→ **DIRECTIVE**
Present the following data again exactly as it is shown.

→ **EXTRACTED ENTRIES**
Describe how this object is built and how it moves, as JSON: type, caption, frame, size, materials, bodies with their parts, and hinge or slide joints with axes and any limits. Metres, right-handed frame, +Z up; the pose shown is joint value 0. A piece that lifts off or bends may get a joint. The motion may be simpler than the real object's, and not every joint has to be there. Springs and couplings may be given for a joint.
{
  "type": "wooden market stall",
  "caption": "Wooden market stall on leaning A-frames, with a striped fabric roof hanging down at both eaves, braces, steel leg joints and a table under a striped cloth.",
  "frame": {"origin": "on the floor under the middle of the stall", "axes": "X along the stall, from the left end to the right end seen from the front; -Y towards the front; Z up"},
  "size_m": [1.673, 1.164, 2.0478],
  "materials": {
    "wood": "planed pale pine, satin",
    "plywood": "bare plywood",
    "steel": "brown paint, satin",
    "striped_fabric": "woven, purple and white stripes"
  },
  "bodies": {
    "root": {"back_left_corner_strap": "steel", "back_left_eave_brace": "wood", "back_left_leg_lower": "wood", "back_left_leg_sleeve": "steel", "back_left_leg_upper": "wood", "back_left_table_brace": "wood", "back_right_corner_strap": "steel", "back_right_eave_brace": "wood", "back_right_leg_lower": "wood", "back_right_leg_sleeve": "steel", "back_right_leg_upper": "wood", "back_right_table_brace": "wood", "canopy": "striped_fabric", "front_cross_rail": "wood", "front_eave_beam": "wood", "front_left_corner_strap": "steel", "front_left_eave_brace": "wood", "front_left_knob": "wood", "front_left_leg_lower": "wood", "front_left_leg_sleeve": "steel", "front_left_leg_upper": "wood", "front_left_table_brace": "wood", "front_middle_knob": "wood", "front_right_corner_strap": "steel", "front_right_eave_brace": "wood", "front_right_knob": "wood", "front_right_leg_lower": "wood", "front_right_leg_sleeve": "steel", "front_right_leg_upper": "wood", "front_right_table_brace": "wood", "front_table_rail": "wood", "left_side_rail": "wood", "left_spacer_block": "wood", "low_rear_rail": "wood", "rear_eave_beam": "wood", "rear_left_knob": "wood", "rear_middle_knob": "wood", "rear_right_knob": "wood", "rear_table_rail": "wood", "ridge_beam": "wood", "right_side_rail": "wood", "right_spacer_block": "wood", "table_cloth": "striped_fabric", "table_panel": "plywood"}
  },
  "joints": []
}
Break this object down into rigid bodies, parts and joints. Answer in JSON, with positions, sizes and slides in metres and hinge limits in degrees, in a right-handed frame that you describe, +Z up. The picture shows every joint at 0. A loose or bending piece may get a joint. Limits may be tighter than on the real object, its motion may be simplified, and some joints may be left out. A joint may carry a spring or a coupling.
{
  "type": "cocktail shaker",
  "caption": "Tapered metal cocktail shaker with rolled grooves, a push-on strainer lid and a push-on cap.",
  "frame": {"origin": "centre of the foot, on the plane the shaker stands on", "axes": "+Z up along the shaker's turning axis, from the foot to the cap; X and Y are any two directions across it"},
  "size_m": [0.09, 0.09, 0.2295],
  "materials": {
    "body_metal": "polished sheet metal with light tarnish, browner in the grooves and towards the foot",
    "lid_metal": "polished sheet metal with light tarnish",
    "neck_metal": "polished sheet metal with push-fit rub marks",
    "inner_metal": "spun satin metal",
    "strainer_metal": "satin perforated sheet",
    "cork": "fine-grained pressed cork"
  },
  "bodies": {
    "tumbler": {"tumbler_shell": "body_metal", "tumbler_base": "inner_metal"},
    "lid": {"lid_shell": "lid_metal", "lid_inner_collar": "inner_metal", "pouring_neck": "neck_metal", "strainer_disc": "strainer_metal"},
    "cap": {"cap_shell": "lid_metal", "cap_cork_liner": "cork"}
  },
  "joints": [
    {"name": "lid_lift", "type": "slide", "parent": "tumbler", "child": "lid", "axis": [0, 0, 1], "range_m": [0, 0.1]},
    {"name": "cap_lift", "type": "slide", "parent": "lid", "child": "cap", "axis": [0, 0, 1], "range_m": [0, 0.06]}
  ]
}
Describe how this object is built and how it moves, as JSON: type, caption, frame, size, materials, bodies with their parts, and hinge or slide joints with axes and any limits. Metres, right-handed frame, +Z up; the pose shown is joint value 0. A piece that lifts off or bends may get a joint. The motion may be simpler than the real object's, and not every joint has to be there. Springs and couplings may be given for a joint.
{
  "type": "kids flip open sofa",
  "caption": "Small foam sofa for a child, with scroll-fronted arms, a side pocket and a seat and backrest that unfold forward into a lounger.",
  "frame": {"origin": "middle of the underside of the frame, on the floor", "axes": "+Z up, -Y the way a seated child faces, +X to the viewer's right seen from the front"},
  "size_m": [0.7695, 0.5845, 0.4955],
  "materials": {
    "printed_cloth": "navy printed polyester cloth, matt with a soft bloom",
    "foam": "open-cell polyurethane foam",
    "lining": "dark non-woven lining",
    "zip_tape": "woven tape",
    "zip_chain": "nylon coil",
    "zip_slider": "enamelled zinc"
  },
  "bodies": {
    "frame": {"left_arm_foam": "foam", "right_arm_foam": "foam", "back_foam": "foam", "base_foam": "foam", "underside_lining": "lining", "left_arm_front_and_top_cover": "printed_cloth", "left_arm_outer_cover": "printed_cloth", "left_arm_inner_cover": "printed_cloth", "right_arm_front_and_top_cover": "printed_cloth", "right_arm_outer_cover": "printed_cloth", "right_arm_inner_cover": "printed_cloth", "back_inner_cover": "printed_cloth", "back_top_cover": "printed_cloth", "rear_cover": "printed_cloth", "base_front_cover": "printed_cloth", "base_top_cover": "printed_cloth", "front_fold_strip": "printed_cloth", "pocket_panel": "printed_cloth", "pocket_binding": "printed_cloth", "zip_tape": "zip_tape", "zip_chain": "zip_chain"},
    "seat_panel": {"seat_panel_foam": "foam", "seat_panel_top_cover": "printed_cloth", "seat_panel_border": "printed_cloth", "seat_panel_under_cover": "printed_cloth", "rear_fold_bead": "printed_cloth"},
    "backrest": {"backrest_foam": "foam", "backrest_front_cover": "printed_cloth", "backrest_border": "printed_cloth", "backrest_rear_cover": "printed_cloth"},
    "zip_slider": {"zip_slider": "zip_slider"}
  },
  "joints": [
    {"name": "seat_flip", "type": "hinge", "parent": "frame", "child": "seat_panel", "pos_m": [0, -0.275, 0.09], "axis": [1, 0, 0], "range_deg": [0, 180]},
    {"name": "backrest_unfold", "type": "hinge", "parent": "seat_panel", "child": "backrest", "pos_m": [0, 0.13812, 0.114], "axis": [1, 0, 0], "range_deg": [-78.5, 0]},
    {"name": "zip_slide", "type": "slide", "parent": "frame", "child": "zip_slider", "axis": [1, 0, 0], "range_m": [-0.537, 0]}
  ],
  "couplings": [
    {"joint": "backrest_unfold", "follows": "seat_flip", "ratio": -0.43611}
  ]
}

→ **OUTPUT OF THE EXERCISE**
Describe how this object is built and how it moves, as JSON: type, caption, frame, size, materials, bodies with their parts, and hinge or slide joints with axes and any limits. Metres, right-handed frame, +Z up; the pose shown is joint value 0. A piece that lifts off or bends may get a joint. The motion may be simpler than the real object's, and not every joint has to be there. Springs and couplings may be given for a joint.
{
  "type": "wooden market stall",
  "caption": "Wooden market stall on leaning A-frames, with a striped fabric roof hanging down at both eaves, braces, steel leg joints and a table under a striped cloth.",
  "frame": {"origin": "on the floor under the middle of the stall", "axes": "X along the stall, from the left end to the right end seen from the front; -Y towards the front; Z up"},
  "size_m": [1.673, 1.164, 2.0478],
  "materials": {
    "wood": "planed pale pine, satin",
    "plywood": "bare plywood",
    "steel": "brown paint, satin",
    "striped_fabric": "woven, purple and white stripes"
  },
  "bodies": {
    "root": {"back_left_corner_strap": "steel", "back_left_eave_brace": "wood", "back_left_leg_lower": "wood", "back_left_leg_sleeve": "steel", "back_left_leg_upper": "wood", "back_left_table_brace": "wood", "back_right_corner_strap": "steel", "back_right_eave_brace": "wood", "back_right_leg_lower": "wood", "back_right_leg_sleeve": "steel", "back_right_leg_upper": "wood", "back_right_table_brace": "wood", "canopy": "striped_fabric", "front_cross_rail": "wood", "front_eave_beam": "wood", "front_left_corner_strap": "steel", "front_left_eave_brace": "wood", "front_left_knob": "wood", "front_left_leg_lower": "wood", "front_left_leg_sleeve": "steel", "front_left_leg_upper": "wood", "front_left_table_brace": "wood", "front_middle_knob": "wood", "front_right_corner_strap": "steel", "front_right_eave_brace": "wood", "front_right_knob": "wood", "front_right_leg_lower": "wood", "front_right_leg_sleeve": "steel", "front_right_leg_upper": "wood", "front_right_table_brace": "wood", "front_table_rail": "wood", "left_side_rail": "wood", "left_spacer_block": "wood", "low_rear_rail": "wood", "rear_eave_beam": "wood", "rear_left_knob": "wood", "rear_middle_knob": "wood", "rear_right_knob": "wood", "rear_table_rail": "wood", "ridge_beam": "wood", "right_side_rail": "wood", "right_spacer_block": "wood", "table_cloth": "striped_fabric", "table_panel": "plywood"}
  },
  "joints": []
}
Break this object down into rigid bodies, parts and joints. Answer in JSON, with positions, sizes and slides in metres and hinge limits in degrees, in a right-handed frame that you describe, +Z up. The picture shows every joint at 0. A loose or bending piece may get a joint. Limits may be tighter than on the real object, its motion may be simplified, and some joints may be left out. A joint may carry a spring or a coupling.
{
  "type": "cocktail shaker",
  "caption": "Tapered metal cocktail shaker with rolled grooves, a push-on strainer lid and a push-on cap.",
  "frame": {"origin": "centre of the foot, on the plane the shaker stands on", "axes": "+Z up along the shaker's turning axis, from the foot to the cap; X and Y are any two directions across it"},
  "size_m": [0.09, 0.09, 0.2295],
  "materials": {
    "body_metal": "polished sheet metal with light tarnish, browner in the grooves and towards the foot",
    "lid_metal": "polished sheet metal with light tarnish",
    "neck_metal": "polished sheet metal with push-fit rub marks",
    "inner_metal": "spun satin metal",
    "strainer_metal": "satin perforated sheet",
    "cork": "fine-grained pressed cork"
  },
  "bodies": {
    "tumbler": {"tumbler_shell": "body_metal", "tumbler_base": "inner_metal"},
    "lid": {"lid_shell": "lid_metal", "lid_inner_collar": "inner_metal", "pouring_neck": "neck_metal", "strainer_disc": "strainer_metal"},
    "cap": {"cap_shell": "lid_metal", "cap_cork_liner": "cork"}
  },
  "joints": [
    {"name": "lid_lift", "type": "slide", "parent": "tumbler", "child": "lid", "axis": [0, 0, 1], "range_m": [0, 0.1]},
    {"name": "cap_lift", "type": "slide", "parent": "lid", "child": "cap", "axis": [0, 0, 1], "range_m": [0, 0.06]}
  ]
}
Describe how this object is built and how it moves, as JSON: type, caption, frame, size, materials, bodies with their parts, and hinge or slide joints with axes and any limits. Metres, right-handed frame, +Z up; the pose shown is joint value 0. A piece that lifts off or bends may get a joint. The motion may be simpler than the real object's, and not every joint has to be there. Springs and couplings may be given for a joint.
{
  "type": "kids flip open sofa",
  "caption": "Small foam sofa for a child, with scroll-fronted arms, a side pocket and a seat and backrest that unfold forward into a lounger.",
  "frame": {"origin": "middle of the underside of the frame, on the floor", "axes": "+Z up, -Y the way a seated child faces, +X to the viewer's right seen from the front"},
  "size_m": [0.7695, 0.5845, 0.4955],
  "materials": {
    "printed_cloth": "navy printed polyester cloth, matt with a soft bloom",
    "foam": "open-cell polyurethane foam",
    "lining": "dark non-woven lining",
    "zip_tape": "woven tape",
    "zip_chain": "nylon coil",
    "zip_slider": "enamelled zinc"
  },
  "bodies": {
    "frame": {"left_arm_foam": "foam", "right_arm_foam": "foam", "back_foam": "foam", "base_foam": "foam", "underside_lining": "lining", "left_arm_front_and_top_cover": "printed_cloth", "left_arm_outer_cover": "printed_cloth", "left_arm_inner_cover": "printed_cloth", "right_arm_front_and_top_cover": "printed_cloth", "right_arm_outer_cover": "printed_cloth", "right_arm_inner_cover": "printed_cloth", "back_inner_cover": "printed_cloth", "back_top_cover": "printed_cloth", "rear_cover": "printed_cloth", "base_front_cover": "printed_cloth", "base_top_cover": "printed_cloth", "front_fold_strip": "printed_cloth", "pocket_panel": "printed_cloth", "pocket_binding": "printed_cloth", "zip_tape": "zip_tape", "zip_chain": "zip_chain"},
    "seat_panel": {"seat_panel_foam": "foam", "seat_panel_top_cover": "printed_cloth", "seat_panel_border": "printed_cloth", "seat_panel_under_cover": "printed_cloth", "rear_fold_bead": "printed_cloth"},
    "backrest": {"backrest_foam": "foam", "backrest_front_cover": "printed_cloth", "backrest_border": "printed_cloth", "backrest_rear_cover": "printed_cloth"},
    "zip_slider": {"zip_slider": "zip_slider"}
  },
  "joints": [
    {"name": "seat_flip", "type": "hinge", "parent": "frame", "child": "seat_panel", "pos_m": [0, -0.275, 0.09], "axis": [1, 0, 0], "range_deg": [0, 180]},
    {"name": "backrest_unfold", "type": "hinge", "parent": "seat_panel", "child": "backrest", "pos_m": [0, 0.13812, 0.114], "axis": [1, 0, 0], "range_deg": [-78.5, 0]},
    {"name": "zip_slide", "type": "slide", "parent": "frame", "child": "zip_slider", "axis": [1, 0, 0], "range_m": [-0.537, 0]}
  ],
  "couplings": [
    {"joint": "backrest_unfold", "follows": "seat_flip", "ratio": -0.43611}
  ]
}